As a Multiple Sclerosis patient, it has become necessary for me to reinvent myself. I have ... and continue to ... refuse to lie down and die, or in this case, follow the normally prescribed drugs and treatments that do nothing to defeat my disease. I am not only surviving by pursuing alternatives, I am thriving. I do the things specialists told me I would never be able to do. I walk and hope to one day even run regularly. I retain my cognitive and creative abilities for the pleasure of my readers.

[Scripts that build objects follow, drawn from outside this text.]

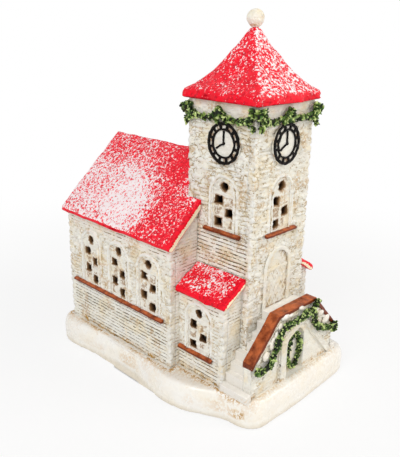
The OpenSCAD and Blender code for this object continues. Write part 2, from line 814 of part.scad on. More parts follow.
// Lean-to roof with a rolled eave, from the tower's side to the nave's front.
module annex_roof(s) {
    eave_x = annex_half(s) + annex_eave;
    eave_z = annex_top - annex_fall * (eave_x - tower_half);
    level = annex_roof_t / cos(annex_pitch);
    roll = [annex_roof_t / 2 * sin(annex_pitch) - eave_x, eave_z - annex_roof_t / 2 * cos(annex_pitch)];
    color(glaze_red) on_side(s) run_back(annex_set - annex_eave, nave_set) {
        polygon([
            [-eave_x, eave_z], 2 * roll - [-eave_x, eave_z],
            [-tower_half, annex_top - level], [-tower_half, annex_top]]);
        translate(roll) circle(d = annex_roof_t);
    }
}
module annex_roof_left() { annex_roof(-1); }
module annex_roof_right() { annex_roof(1); }

module annex_sill(s) {
    sill_y = nave_set - sill_end - sill_l / 2;
    color(glaze_brown) on_side(s) on_left(-annex_half(s), sill_y) sill(sill_l, annex_sill_z);
}
module annex_sill_left() { annex_sill(-1); }
module annex_sill_right() { annex_sill(1); }

// Puts a piece of the stair left or right of the stair's middle.
module on_stair(s) {
    on_site() translate([stair_shift, 0, 0]) mirror([s > 0 ? 1 : 0, 0, 0]) children();
}

// One flight: a stepped block before the tower that widens to the annex's front.
module stair(s) {
    treads = [for (k = [0 : risers - 2]) each [
        [-stair_half + k * tread_l, kerb_z + k * riser_h],
        [-stair_half + k * tread_l, kerb_z + (k + 1) * riser_h]]];
    foot = [[-landing_half, floor_z], [-stair_half, floor_z]];
    head = [[-landing_half, kerb_z + (risers - 1) * riser_h]];
    color(clay) difference() {
        on_stair(s) run_back(-stair_w, annex_set) polygon(concat(foot, treads, head));
        on_site() translate([-tower_half, 0, 0]) cube([tower_w, tower_d, tower_top]);
    }
}
module stair_left() { stair(-1); }
module stair_right() { stair(1); }

module landing() {
    color(clay) on_site() translate([stair_shift - landing_half, -stair_w, floor_z])
        cube([2 * landing_half, stair_w, landing_z - floor_z]);
}

module kerb(s) {
    out = porch_t + coping_out;
    color(clay) on_stair(s) translate([-stair_half - kerb_l, -stair_w - out, floor_z])
        cube([kerb_l, stair_w + out + annex_set, kerb_h]);
}
module kerb_left() { kerb(-1); }
module kerb_right() { kerb(1); }

// Outlines on the porch wall, as shares of half the stair's length and of the wall's height: the bay that holds
// the niche and a smooth panel, the band round it with a rib down to the right, and the smooth panel on the left.
bay_shares = [
    [-0.19, 0], [-0.21, 0.46], [-0.17, 0.61], [0, 0.69], [0.2, 0.74], [0.38, 0.56], [0.63, 0.3], [0.92, 0]
];
band_shares = [
    [-0.32, 0], [-0.345, 0.51], [-0.3, 0.66], [-0.15, 0.735], [0.08, 0.8], [0.24, 0.81], [0.45, 0.6],
    [0.71, 0.34], [0.99, 0.055], [0.99, 0]
];
panel_shares = [[-0.37, 0], [-0.38, 0.55], [-0.87, 0.06], [-0.9, 0]];
outline_steps = 3;
function on_porch(shares) = [for (p = shares) [p[0] * stair_half, p[1] * porch_h]];

module porch_wall() {
    arch_z = floor_z + niche_h - niche_w / 2;
    bay = open_spline(on_porch(bay_shares), outline_steps);
    color(clay) on_site() translate([stair_shift, 0, 0]) {
        difference() {
            run_back(-porch_front, -porch_back) polygon([
                [-stair_half, floor_z], [stair_half, floor_z], [stair_half, floor_z + porch_end_h],
                [porch_top_half, floor_z + porch_h], [-porch_top_half, floor_z + porch_h],
                [-stair_half, floor_z + porch_end_h]]);
            translate([niche_shift, -porch_front, arch_z]) on_front() translate([0, 0, -niche_in])
                linear_extrude(height = niche_in + over) arch(niche_w, niche_h);
            for (outline = [bay, on_porch(panel_shares)]) translate([0, -porch_front, floor_z]) on_front()
                translate([0, 0, -panel_in]) linear_extrude(height = panel_in + over) polygon(outline);
        }
        translate([0, -porch_front, floor_z]) on_front() linear_extrude(height = band_relief) difference() {
            polygon(open_spline(on_porch(band_shares), outline_steps));
            polygon(bay);
        }
    }
}

// Glazed coping that follows the top of the porch wall.
module porch_coping() {
    lift = coping_t / porch_cos;
    bend = porch_top_half + (lift - coping_t) / porch_rise;
    color(glaze_brown) on_site() translate([stair_shift, 0, 0])
        run_back(-porch_front - coping_out, -porch_back + coping_out) polygon([
            [-stair_half, floor_z + porch_end_h], [-porch_top_half, floor_z + porch_h],
            [porch_top_half, floor_z + porch_h], [stair_half, floor_z + porch_end_h],
            [stair_half, floor_z + porch_end_h + lift], [bend, floor_z + porch_h + coping_t],
            [-bend, floor_z + porch_h + coping_t], [-stair_half, floor_z + porch_end_h + lift]]);
}

// Routes of the porch's garland, of its tail and of its bow, as shares of half the stair's length and of
// the porch wall's height.
porch_garland_shares = [
    [-0.96, 0.44], [-0.84, 0.4], [-0.73, 0.4], [-0.64, 0.46], [-0.56, 0.58], [-0.5, 0.71], [-0.42, 0.82],
    [-0.3, 0.88], [-0.15, 0.88], [0.02, 0.89], [0.17, 0.91], [0.28, 0.92], [0.34, 0.84], [0.39, 0.72],
    [0.5, 0.6], [0.68, 0.51], [0.85, 0.47], [1.0, 0.48]
];
porch_tail_shares = [[0.98, 0.47], [0.955, 0.42], [0.95, 0.36]];
porch_bow_shares = [[0.24, 0.9], [0.33, 0.93], [0.4, 0.98], [0.43, 1.04]];

module porch_garland() {
    steps = 3;
    color(leaf) on_site() translate([stair_shift, -porch_front - max(band_relief, coping_out), 0]) on_front()
        for (shares = [porch_garland_shares, porch_tail_shares, porch_bow_shares]) {
            route = open_spline([for (p = shares) [p[0] * stair_half, floor_z + p[1] * porch_h]], steps);
            loft(strand(route, porch_garland_d, false));
        }
}

// Long wreath that hangs in the niche, fuller at its foot.
module porch_wreath() {
    steps = 36;
    a = (wreath_w - wreath_d) / 2;
    b = (wreath_h - wreath_d) / 2;
    middle = floor_z + niche_h / 2;
    route = [for (k = [0 : steps - 1]) [a * cos(360 * k / steps), middle + b * sin(360 * k / steps)]];
    color(leaf) on_site() translate([stair_shift + niche_shift, -porch_front + niche_in, 0]) on_front()
        loop_skin(strand(route, wreath_d, true));
}

// Puts a piece of the battery light in its place on the floor.
module on_floor() {
    on_site() translate([0, light_back, 0]) children();
}

module light_case() {
    hole = flame_d / 2 + play;
    color("#f3efe6") on_floor() rotate_extrude() polygon([
        [light_in, light_z], [light_r, light_z], [light_r, case_top], [light_in, case_top],
        [light_in - light_t, case_top - dish], [hole, case_top - dish], [hole, case_top - dish - light_t],
        [light_in, case_top - dish - light_t]]);
}

module light_base() {
    r = light_in - play;
    color("#e6e2d8") on_floor() difference() {
        translate([0, 0, base_z]) cylinder(r = r, h = light_base_t);
        translate([0, 0, base_z - over]) cylinder(d = cover_d + 2 * play, h = light_base_t + 2 * over);
        rotate([0, 0, cover_turn]) lugs(base_z - over, light_base_t + 2 * over, play);
        translate([switch_x - switch_w / 2, -switch_l / 2, base_z - over])
            cube([switch_w, switch_l, light_base_t + 2 * over]);
    }
}

// The cover's two lugs, or with room the notches that they drop through.
module lugs(z, h, room) {
    for (a = [90, 270]) rotate([0, 0, a]) intersection() {
        translate([cell_d / 2 + play, -lug_w / 2 - room, z]) cube([cover_d, lug_w + 2 * room, h]);
        translate([0, 0, z]) cylinder(r = cover_d / 2 + lug_out + room, h = h);
    }
}

// Round battery cover with a slot for a coin. Its lugs lie over the base until it is turned.
module light_cover() {
    slot_w = light_base_t;
    slot_l = cover_d / 2;
    color("#e6e2d8") on_floor() {
        difference() {
            translate([0, 0, base_z]) cylinder(d = cover_d, h = light_base_t);
            translate([-slot_l / 2, -slot_w / 2, base_z - over])
                cube([slot_l, slot_w, over + light_base_t / 2]);
        }
        intersection() {
            lugs(base_z + light_base_t, play, 0);
            translate([0, 0, base_z]) cylinder(d = cover_d, h = light_h);
        }
        lugs(base_z + light_base_t + play, light_base_t / 2, 0);
    }
}

// Slide switch: a knob in the slot under a plate that keeps it in.
module light_switch() {
    knob_l = switch_l - switch_go - 2 * play;
    start = -switch_l / 2 + play;
    color("#2b2b2b") on_floor() {
        translate([switch_x - switch_w / 2 + play, start, base_z])
            cube([switch_w - 2 * play, knob_l, light_base_t + play]);
        translate([switch_x - switch_w / 2 - switch_lip, start, base_z + light_base_t + play])
            cube([switch_w + 2 * switch_lip, knob_l, light_base_t / 2]);
    }
}

module light_cell() {
    color("silver") on_floor() translate([0, 0, cell_z]) cylinder(d = cell_d, h = cell_t);
}

// Spring strip that stands on the base, rises beside the cell and reaches in over it to the lamp's first leg.
module light_contact() {
    low = base_z + light_base_t;
    stand = cover_d / 2 + 2 * play;
    foot = (stand + light_in) / 2;
    near = leg_x - leg / 2;
    color("gold") on_floor() run_back(-contact_w / 2, contact_w / 2) mirror([1, 0]) polygon([
        [near, contact_z], [stand, contact_z], [stand, low], [foot, low], [foot, low + contact_t],
        [stand + contact_t, low + contact_t], [stand + contact_t, contact_z + contact_t],
        [near, contact_z + contact_t]]);
}

// Lamp with its collar and two legs, one on the spring strip and one on the cell.
module light_lamp() {
    collar_share = 1.12;
    collar_h = led_d / 5;
    low = case_top - led_d;
    color("#fff2c0") on_floor() {
        translate([0, 0, case_top]) sphere(d = led_d);
        translate([0, 0, low]) cylinder(d = led_d, h = led_d);
        translate([0, 0, low]) cylinder(d = led_d * collar_share, h = collar_h);
        for (s = [-1, 1]) let (foot = s < 0 ? contact_z + contact_t : cell_z + cell_t)
            translate([s * leg_x - leg / 2, -leg / 2, foot]) cube([leg, leg, low - foot]);
    }
}

// Hollow flame that stands in the case's hole on a flange.
module light_flame() {
    foot = case_top - dish;
    under = foot - light_t;
    flange_share = 1.5;
    flange_r = flame_d / 2 * flange_share;
    belly_share = 0.25;
    taper_power = 0.9;
    hollow_share = 1.5;
    steps = 12;
    lamp_room = led_d / 2 + 3 * play;
    outside = [for (k = [0 : steps]) let (t = k / steps, belly = 1 + belly_share * sin(180 * t) * (1 - t))
        [max(flame_d / 2 * cos(90 * t) * belly, 0), foot + flame_h * pow(t, taper_power)]];
    color("#fbe7b0") on_floor() rotate_extrude() polygon(concat(
        [[lamp_room, under - light_t], [flange_r, under - light_t], [flange_r, under], [flame_d / 2, under]],
        outside, [[0, case_top + hollow_share * led_d], [lamp_room, case_top]]));
}

snow_plinth();
nave_wall_left();
nave_wall_right();
nave_front_left();
nave_front_right();
nave_wall_rear();
nave_roof_left();
nave_roof_right();
nave_sill_left();
nave_sill_right();
tower_wall_front();
tower_wall_left();
tower_wall_right();
tower_wall_rear();
tower_roof();
finial_ball();
tower_sill_left();
tower_sill_right();
tower_sill_front();
clock_dial_left();
clock_dial_right();
clock_dial_front();
clock_rings_left();
clock_rings_right();
clock_rings_front();
clock_hands_left();
clock_hands_right();
clock_hands_front();
garland_left();
garland_right();
garland_front();
garland_rear();
tower_door();
door_frame();
annex_wall_left();
annex_wall_right();
annex_front_left();
annex_front_right();
annex_roof_left();
annex_roof_right();
annex_sill_left();
annex_sill_right();
stair_left();
stair_right();
landing();
kerb_left();
kerb_right();
porch_wall();
porch_coping();
porch_garland();
porch_wreath();
light_case();
light_base();
light_flame();
light_lamp();
light_cell();
light_contact();
light_switch();
light_cover();
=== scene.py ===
"""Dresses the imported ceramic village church: stone relief, speckled roofs, leaf garlands and glazes."""

import itertools
import math
import random

import bmesh
import bpy
import numpy as np
from mathutils import Euler, Matrix, Vector


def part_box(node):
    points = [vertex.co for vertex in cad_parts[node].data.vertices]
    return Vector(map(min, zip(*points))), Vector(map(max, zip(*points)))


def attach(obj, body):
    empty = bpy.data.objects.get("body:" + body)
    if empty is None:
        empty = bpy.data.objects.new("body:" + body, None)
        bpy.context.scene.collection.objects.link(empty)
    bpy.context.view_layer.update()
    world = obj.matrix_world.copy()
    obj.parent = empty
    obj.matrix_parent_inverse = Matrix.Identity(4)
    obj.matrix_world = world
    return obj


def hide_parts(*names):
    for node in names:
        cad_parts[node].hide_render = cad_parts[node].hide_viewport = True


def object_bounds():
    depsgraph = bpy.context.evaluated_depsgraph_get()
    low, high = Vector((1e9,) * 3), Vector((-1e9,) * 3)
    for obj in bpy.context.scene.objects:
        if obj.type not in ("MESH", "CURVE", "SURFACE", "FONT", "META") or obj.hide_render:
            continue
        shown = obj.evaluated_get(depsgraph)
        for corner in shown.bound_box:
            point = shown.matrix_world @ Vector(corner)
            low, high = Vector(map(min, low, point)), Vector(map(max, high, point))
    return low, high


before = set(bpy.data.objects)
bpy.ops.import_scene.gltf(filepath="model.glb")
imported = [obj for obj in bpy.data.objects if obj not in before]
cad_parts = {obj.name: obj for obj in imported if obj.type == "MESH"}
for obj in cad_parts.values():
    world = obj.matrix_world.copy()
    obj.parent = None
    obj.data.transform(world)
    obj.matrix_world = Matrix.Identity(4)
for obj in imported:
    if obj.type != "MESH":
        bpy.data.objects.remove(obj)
CAD_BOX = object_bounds()

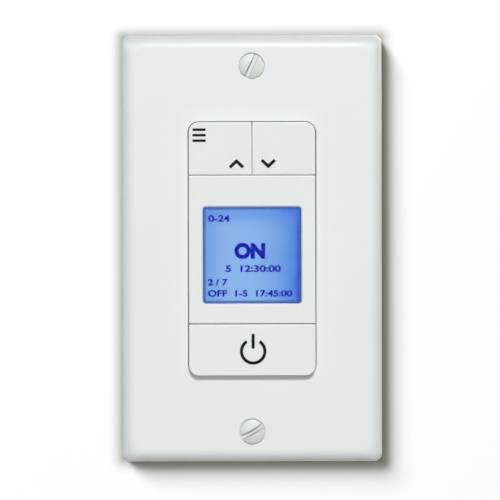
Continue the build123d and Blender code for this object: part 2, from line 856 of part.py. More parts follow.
def display_flex():
    """Flat cable from the glass ledge, over the tray's top edge and back down to the logic board."""
    start_y = front_glass_back_y - flex_thickness / 2
    run_z = rear_glass_top_z + tray_top_gap + flex_thickness
    end_y = logic_front_y - flex_thickness / 2
    path = FilletPolyline(
        (start_y, rear_glass_top_z - flex_lap), (start_y, run_z), (end_y, run_z), (end_y, run_z + flex_tail),
        radius=flex_bend,
    )
    ribbon = Plane.YZ * trace(path, flex_thickness)
    return extrude(ribbon, flex_width / 2, both=True)


# Logic board

def board(width, height, front_y):
    """Circuit board with rounded corners and the header's pin holes."""
    plate = slab(width, height, front_y, front_y + board_thickness, board_corner)
    for x in pin_places():
        plate -= rod_y(pin_hole_radius, front_y - overrun, front_y + board_thickness + overrun, x, header_z)
    return plate


def pin_places():
    """X of the header's pins."""
    return [(i - (header_pin_count - 1) / 2) * pin_spacing for i in range(header_pin_count)]


def logic_board():
    """Board behind the deck, with holes for the stakes."""
    plate = board(logic_board_width, logic_board_height, logic_front_y)
    for x, z in standoff_places():
        plate -= rod_y(stake_radius + running_gap, logic_front_y - overrun, logic_back_y + overrun, x, z)
    return plate


def board_header():
    """Insulator that spaces the two boards and guides the pins."""
    body = block(
        -header_pin_count * pin_spacing / 2, header_pin_count * pin_spacing / 2, logic_back_y, power_front_y,
        header_z - header_width / 2, header_z + header_width / 2,
    )
    for x in pin_places():
        body -= slab(
            pin_side + 2 * running_gap, pin_side + 2 * running_gap,
            logic_back_y - overrun, power_front_y + overrun, x=x, z=header_z,
        )
    return body


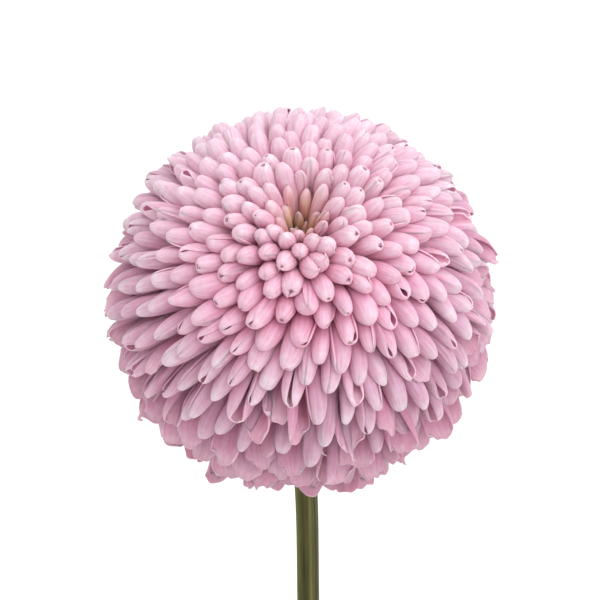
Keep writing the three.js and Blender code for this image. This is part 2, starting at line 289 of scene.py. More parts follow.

Although you may never see me on my daily walk, you are welcome to read my novel(s) and in doing so, come to ask yourself, "How can the 'out of the box' protocol she has followed, help my loved one with an autoimmune disease like Multiple Sclerosis?"

"Park" --maybe

Southern Idaho 1960's
Byline: June Bridger (One of my many aliases)

We lived about 500 yards from the old church. From the first snow until late spring we drove to church. Seems a bit silly now with gas prices well over $3.00 a gallon but my parents had their reasons; a passel of children as in too many to put in seatbelts the youngest barely toddling, cold as in below freezing temps, and dirt roads that were muddy until well into May and then the spring showers came so well, we usually drove.
Of course as we girls approached our teen years we were notoriously late getting ready. It wasn't because of the boys at church; we were related to most of them, the nice looking ones anyway. Who knows why we were always late, the church had a restroom fit for a queen with a mirror covering one wall. I know, I used to wonder how it would break after breaking the one at home. {Cringe}
If you are a churchgoer out in the farming community the fact is that church is your one time each week which affords adults to relate to adults on an adult level without the notorious party-line. Lest you think the women have a corner on this verbal frat party, I share this, my first--very first driving lesson.
Picture a beautiful spring day. It hasn't rained for weeks so the roads are dry, thus most of the family has walked home, including Mom with the younger children. I approach Dad. He is deep in discussion as to how crops are doing without the crop needed rains.
"Dad, um…" I don't stutter, but I think I did that day. "Can we go now?"
Dad hands me the keys with, "You take the car home. I'll walk."
I'm not sure if he forgot which kid I was or maybe how old I was (at the time I was eleven.) Maybe he figured I was like my older brothers, who were both driving tractors since they could reach the pedals.
"Daaaad." You know that sing-song-y voice a kid uses to convey anything from begging to horror? That's the one I used and somehow it got lost in translation 'cause I clearly recall my white knuckles as I peered over the steering wheel, my heel, all inch and a half of it, caught under the gas pedal. I honestly don't remember the drive, just the screaming of tires as I pulled into the yard, and the slamming on the brakes with both shoeless feet in order to stop before I hit the 500 gallon gas tank. Not sure I even put it in "park."